Das monetäre Ergebnis entsteht in den meisten Fällen auf der eigenen Webseite, etwa durch Verkäufe, Anmeldungen für den Newsletter oder das Anlegen eines Kundenkontos. Um den Effekt der Social-Media-Aktivität auf die Konversionen zu messen, muss der direkte Traffic der Webseite vom indirekten abgegrenzt werden. Der indirekte Traffic (jemand erfährt durch Facebook von einem Produkt, gelangt aber über eine Suchmaschine auf die Seite) ist nicht vollständig messbar und kann somit nur zum Teil der Social-Media-Aktivität zugeordnet werden. Dazu verbreitet man beispielsweise Links per bit.ly, verteilt exklusive Gutscheincodes oder präpariert spezielle Landing-Pages mit Gratis-Downloads für Fans und Follower. Zudem kann man den Besucher vor Abschluss einer Konversation schlicht fragen, wie er auf das Angebot aufmerksam geworden ist. Alle Besucher der Landing-Page, Nutzer der Gutscheincodes, Besucher der bit.ly-Tracking-URL und die, die es offen angeben, sind der Social-Media-Aktivität zuzurechnen.
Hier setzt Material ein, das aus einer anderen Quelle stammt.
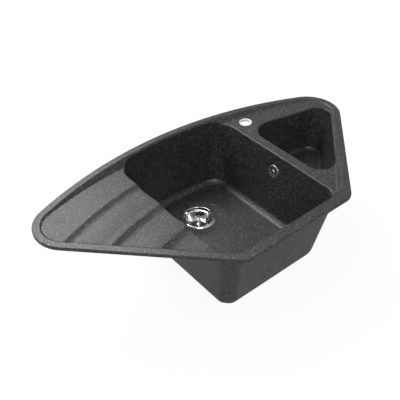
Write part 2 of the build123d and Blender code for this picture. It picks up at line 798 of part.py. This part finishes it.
def make_pipe_joint(end, name):
    """The nut and cone seal on a spigot's end; end is the plane of the spigot's section."""
    lip_low = pipe_seal_length + running_gap
    lip_end = lip_low + nut_lip
    grip_start = lip_end - nut_length
    with BuildPart() as nut:
        add(
            turned(
                end,
                (spigot_diameter / 2 + running_gap, grip_start),
                (nut_diameter / 2, grip_start),
                (nut_diameter / 2, lip_end),
                (pipe_seat, lip_end),
                (pipe_seat, lip_low),
                (spigot_diameter / 2 + running_gap, lip_low),
            )
        )
        with BuildSketch(Plane(end.origin, x_dir=end.x_dir, z_dir=end.y_dir).offset(lip_end)):
            with PolarLocations(nut_diameter / 2, nut_grips):
                Circle(nut_grip / 2)
        extrude(amount=-nut_length, mode=Mode.SUBTRACT)
    finish(nut.part, f"pipe_nut_{name}")
    finish(
        turned(
            end,
            (pipe_diameter / 2 + running_gap, 0),
            (spigot_diameter / 2, 0),
            (spigot_diameter / 2, pipe_seal_edge),
            (pipe_seat + pipe_seal_edge, pipe_seal_length),
            (pipe_diameter / 2 + running_gap, pipe_seal_length),
        ),
        f"pipe_seal_{name}",
    )


make_pipe_joint(spigot_section, "upper")
make_pipe_joint(inlet_end, "lower")
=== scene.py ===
"""Looks of the corner kitchen sink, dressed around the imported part.

The moulded sink, its two basket wastes, the overflow between the bowls and the
rigid overflow pipe each have a class. Lengths are in metres, in the part's frame.
"""

from __future__ import annotations

import logging
import math
from dataclasses import dataclass
from enum import Enum
from typing import Any, Sequence, Union

import bmesh
import bpy
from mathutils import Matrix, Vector


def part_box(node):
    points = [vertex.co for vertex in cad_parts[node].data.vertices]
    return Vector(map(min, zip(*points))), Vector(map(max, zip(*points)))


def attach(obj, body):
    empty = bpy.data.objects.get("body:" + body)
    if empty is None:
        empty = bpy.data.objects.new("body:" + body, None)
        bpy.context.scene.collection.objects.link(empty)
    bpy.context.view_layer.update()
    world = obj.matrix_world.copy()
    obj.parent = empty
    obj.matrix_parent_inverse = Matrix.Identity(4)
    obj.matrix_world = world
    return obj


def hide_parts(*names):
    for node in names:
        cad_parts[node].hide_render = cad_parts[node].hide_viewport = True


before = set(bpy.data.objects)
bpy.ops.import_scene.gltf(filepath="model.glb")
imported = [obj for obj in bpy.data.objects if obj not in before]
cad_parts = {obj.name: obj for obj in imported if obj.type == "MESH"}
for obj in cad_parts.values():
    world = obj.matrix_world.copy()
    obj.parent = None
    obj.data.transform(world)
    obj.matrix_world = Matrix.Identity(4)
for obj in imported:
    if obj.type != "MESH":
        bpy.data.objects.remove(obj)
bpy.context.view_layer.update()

LOG = logging.getLogger("corner_sink")
MM = 0.001
NOISE_MIDDLE = 0.5
WELD_REACH = 0.002 * MM
SLIVER_WIDTH = 0.001 * MM
FLAT_FACE_WEIGHT = 90


class Slot(Enum):
    """The finishes of the sink's pieces, by their slot names."""

    GRANITE = "granite_composite"
    STEEL = "polished_steel"
    PLASTIC = "white_plastic"
    RUBBER = "black_rubber"
    BRASS = "brass"
    FOAM = "seal_foam"


class Body(Enum):
    """The bodies that pieces ride on."""

    SINK = "sink"
    MAIN_BASKET = "main_basket"
    HALF_BASKET = "half_basket"


# --- shader graphs ----------------------------------------------------------


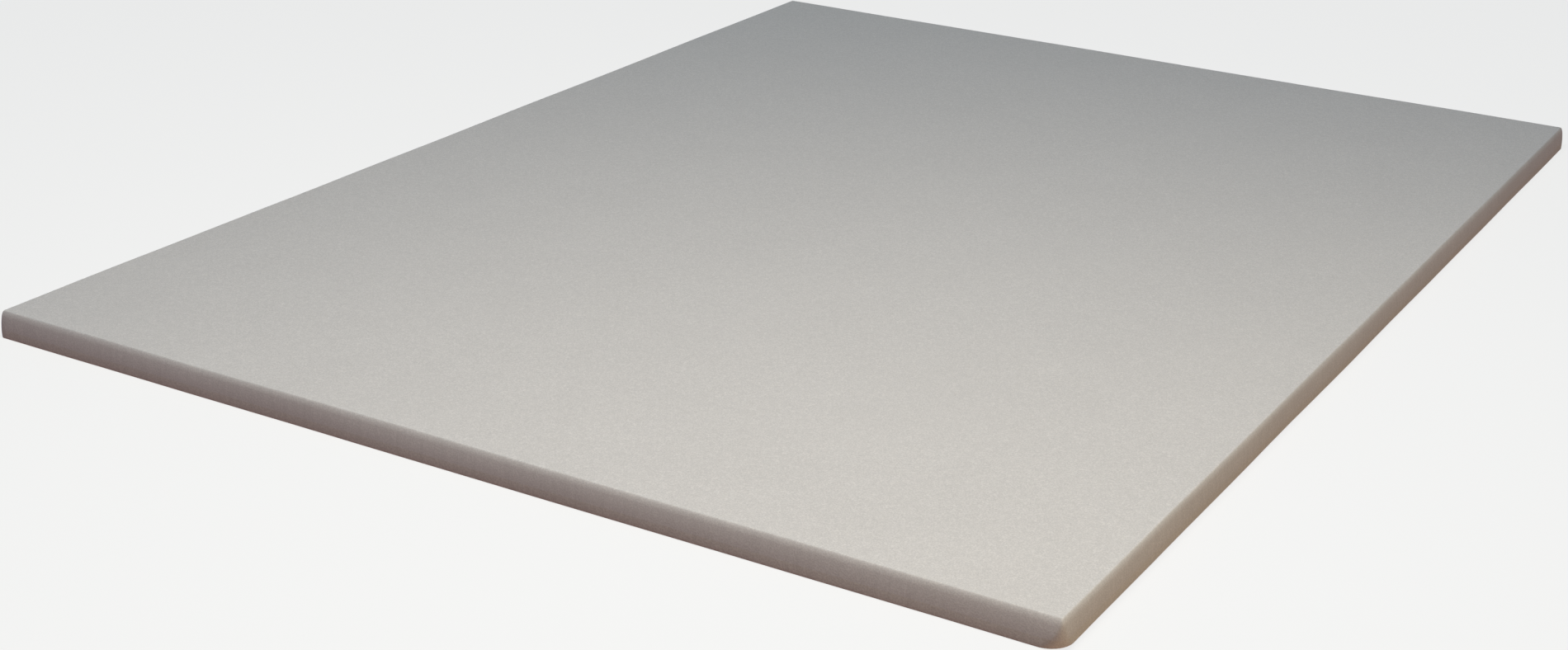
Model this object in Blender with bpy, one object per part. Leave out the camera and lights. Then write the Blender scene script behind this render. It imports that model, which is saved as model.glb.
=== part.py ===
"""Thin queen-size memory foam mattress, modelled as its separate pieces.

Metres, +Z up. The origin is the centre of the underside. +X runs across the width and +Y along the length.
From the bottom up, the mattress is a firm support foam, a thin film of lamination glue and a memory foam.
Every side of a foam is knife-cut, the four upright corners are rounded, and the outer rims are softened.
"""

import bmesh
import bpy
from mathutils import Matrix

# Overall sizes
WIDTH = 1.524
LENGTH = 2.032

# The layers, from the bottom up
BASE_FOAM_THICKNESS = 0.0120
GLUE_THICKNESS = 0.0004
MEMORY_FOAM_THICKNESS = 0.0250

# Radii of the cut foam
CORNER_RADIUS = 0.0080
TOP_RIM_RADIUS = 0.0050
BOTTOM_RIM_RADIUS = 0.0030

# The glue film stops this far inside the sides, so that no glue reaches a cut face
GLUE_SETBACK = 0.0060

# Clearance between two faces that touch
GAP = 0.0003

# Segments of a rounded upright corner and of a softened rim
CORNER_SEGMENTS = 8
RIM_SEGMENTS = 4

# Where each layer starts
GLUE_BOTTOM = BASE_FOAM_THICKNESS + GAP
MEMORY_FOAM_BOTTOM = GLUE_BOTTOM + GLUE_THICKNESS + GAP


def clear_scene():
    for obj in list(bpy.data.objects):
        bpy.data.objects.remove(obj, do_unlink=True)


def material(name, colour, roughness):
    """A Principled material of one colour, which is given as linear red, green and blue."""
    made = bpy.data.materials.new(name)
    made.use_nodes = True
    shader = made.node_tree.nodes["Principled BSDF"]
    shader.inputs["Base Color"].default_value = (*colour, 1.0)
    shader.inputs["Roughness"].default_value = roughness
    shader.inputs["Metallic"].default_value = 0.0
    made.diffuse_color = (*colour, 1.0)
    return made


def is_upright(edge):
    return abs(edge.verts[0].co.z - edge.verts[1].co.z) > 1e-6


def round_corners(bm, radius):
    """Rounds the four upright edges."""
    bmesh.ops.bevel(
        bm,
        geom=[edge for edge in bm.edges if is_upright(edge)],
        offset=radius,
        offset_type="OFFSET",
        affect="EDGES",
        segments=CORNER_SEGMENTS,
        profile=0.5,
        material=-1,
    )


def soften_rim(bm, height, radius):
    """Rounds the rim that runs all the way round the slab at the given height."""
    rim = [edge for edge in bm.edges if all(abs(vert.co.z - height) < 1e-6 for vert in edge.verts)]
    bmesh.ops.bevel(
        bm,
        geom=rim,
        offset=radius,
        offset_type="OFFSET",
        affect="EDGES",
        segments=RIM_SEGMENTS,
        profile=0.5,
        material=-1,
    )


def slab(name, width, length, thickness, corner_radius, top_rim, bottom_rim, mat):
    """A flat slab with its underside at its own zero height. A rim of radius 0 stays square."""
    bm = bmesh.new()
    bmesh.ops.create_cube(bm, size=1.0)
    bmesh.ops.translate(bm, verts=bm.verts, vec=(0.0, 0.0, 0.5))
    bmesh.ops.transform(bm, verts=bm.verts, matrix=Matrix.Diagonal((width, length, thickness, 1.0)))
    round_corners(bm, corner_radius)
    if top_rim > 0.0:
        soften_rim(bm, thickness, top_rim)
    if bottom_rim > 0.0:
        soften_rim(bm, 0.0, bottom_rim)
    mesh = bpy.data.meshes.new(name)
    bm.to_mesh(mesh)
    bm.free()
    mesh.materials.append(mat)
    mesh.shade_smooth()
    mesh.set_sharp_from_angle(angle=0.6)
    obj = bpy.data.objects.new(name, mesh)
    bpy.context.scene.collection.objects.link(obj)
    return obj


def make_base_foam(parent):
    """The firm support foam that the mattress lies on."""
    foam = slab(
        "base_foam_layer",
        WIDTH,
        LENGTH,
        BASE_FOAM_THICKNESS,
        CORNER_RADIUS,
        0.0,
        BOTTOM_RIM_RADIUS,
        material("base_foam", (0.56, 0.53, 0.49), 0.95),
    )
    foam.parent = parent


def make_glue(parent):
    """The glue film, which follows the foams' outline at the setback."""
    glue = slab(
        "lamination_glue",
        WIDTH - 2.0 * GLUE_SETBACK,
        LENGTH - 2.0 * GLUE_SETBACK,
        GLUE_THICKNESS,
        CORNER_RADIUS - GLUE_SETBACK,
        0.0,
        0.0,
        material("lamination_glue", (0.72, 0.68, 0.55), 0.45),
    )
    glue.parent = parent
    glue.location.z = GLUE_BOTTOM


def make_memory_foam(parent):
    """The slow-recovery foam that is slept on."""
    foam = slab(
        "memory_foam_layer",
        WIDTH,
        LENGTH,
        MEMORY_FOAM_THICKNESS,
        CORNER_RADIUS,
        TOP_RIM_RADIUS,
        0.0,
        material("memory_foam", (0.62, 0.60, 0.57), 0.95),
    )
    foam.parent = parent
    foam.location.z = MEMORY_FOAM_BOTTOM


def main():
    clear_scene()
    mattress = bpy.data.objects.new("mattress", None)
    bpy.context.scene.collection.objects.link(mattress)
    make_base_foam(mattress)
    make_glue(mattress)
    make_memory_foam(mattress)


main()
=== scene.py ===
"""Looks for a thin, queen-size memory foam mattress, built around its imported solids.

Laid out as an add-on: the settings can be changed in the 3D view's sidebar, and each operator makes one
piece. Lengths are metres. The row frame has +X across the width, +Y along the length and +Z up.
"""

import math

import bmesh
import bpy
from bpy.props import FloatProperty, FloatVectorProperty, PointerProperty, StringProperty
from mathutils import Matrix, Vector, noise


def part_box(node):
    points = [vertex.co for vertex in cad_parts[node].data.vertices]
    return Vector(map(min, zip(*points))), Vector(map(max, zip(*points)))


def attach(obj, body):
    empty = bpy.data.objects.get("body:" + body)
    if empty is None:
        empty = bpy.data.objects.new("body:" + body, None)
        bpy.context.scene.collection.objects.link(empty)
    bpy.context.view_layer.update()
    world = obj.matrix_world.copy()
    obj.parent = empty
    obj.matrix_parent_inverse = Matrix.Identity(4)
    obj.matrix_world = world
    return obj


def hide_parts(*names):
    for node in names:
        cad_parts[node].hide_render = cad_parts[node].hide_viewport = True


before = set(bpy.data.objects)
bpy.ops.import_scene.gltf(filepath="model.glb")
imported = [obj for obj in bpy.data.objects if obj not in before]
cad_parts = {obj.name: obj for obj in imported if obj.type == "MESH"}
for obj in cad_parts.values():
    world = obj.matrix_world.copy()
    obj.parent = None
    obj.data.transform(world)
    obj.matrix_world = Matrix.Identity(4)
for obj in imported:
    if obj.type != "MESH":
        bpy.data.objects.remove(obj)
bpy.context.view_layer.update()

bl_info = {
    "name": "Memory foam mattress",
    "version": (1, 0, 0),
    "blender": (4, 5, 0),
    "location": "3D View > Sidebar > Mattress",
    "description": "Cut foam layers, their glue and a plain studio for a thin memory foam mattress",
    "category": "Object",
}

MM = 0.001
BODY = "root"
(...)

Einfacher ist die Auswertung beim direkten Traffic. Google Analytics bietet mit „Zielen“ und der „Benutzerdefinierten Berichterstellung“ ein ideales Werkzeug zum Bestimmen des ROI: Zuerst wird die „Konversion erfolgreich“-Seite als Ziel in Analytics hinterlegt. Im zweiten Schritt liefert ein benutzerdefinierter Bericht, angelegt mit „Konversionen erfolgreich“ und aufgeschlüsselt nach „Quelle/Medium“, eine Übersicht darüber, welcher Social-Media-Kanal die meisten Konversionen bringt. Rechnet man nun noch den indirekten Traffic und die Konversionen aus indirektem Traffic hinzu und multipliziert diese Zahl mit dem durchschnittlichen Wert einer Konversion, hat man einen (unteren) Wert für den Return aus Social-Media-Investment (Listing 1).
Listing 1: Berechnung des Social-Media-ROI:
(Direkter Traffic + Indirekter Traffic) × Konversionsrate × Durchschnittswert pro Konversion = Social-Media-Return (Social-Media-Return – Social-Media-Investment) : Social-Media-Investment = Social-Media-ROI
Fazit
Die gezeigte Kalkulation stellt einen unteren Wert für den Social-Media-Return dar. Der eigentliche Wert ist nur teilweise abgedeckt, da einerseits nicht der gesamte indirekte Traffic, der durch Social-Media-Aktivität entsteht, erfasst werden kann, und andererseits viele weitere Vorteile durch die Aktivität entstehen, die sich nur indirekt im Unternehmensergebnis widerspiegeln (Suchmaschinen-Ranking, Kundenbindung, sinkende Supportkosten, Kundenzufriedenheit, …). Zudem verschwimmen auf lange Sicht die Grenzen zwischen Einsatz und Ergebnis. Durch das vorgestellte Controlling behält man einen Überblick über das eigene Unternehmen im Social Web und kann konsequent vordefinierte Ziele verfolgen. Die verwendeten Erfolgskennzahlen für Reichweite und Inhalte sind letztendlich individuelle Werte, die durch ein konsequentes Monitoring und Controlling zur Optimierung des Marketing-Mix genutzt werden können. Wer sich weiter mit dem Thema Social-Media-Measurement auseinandersetzen möchte, dem sei außerdem das Modell von Chris Murdough dringlich ans Herz gelegt [9].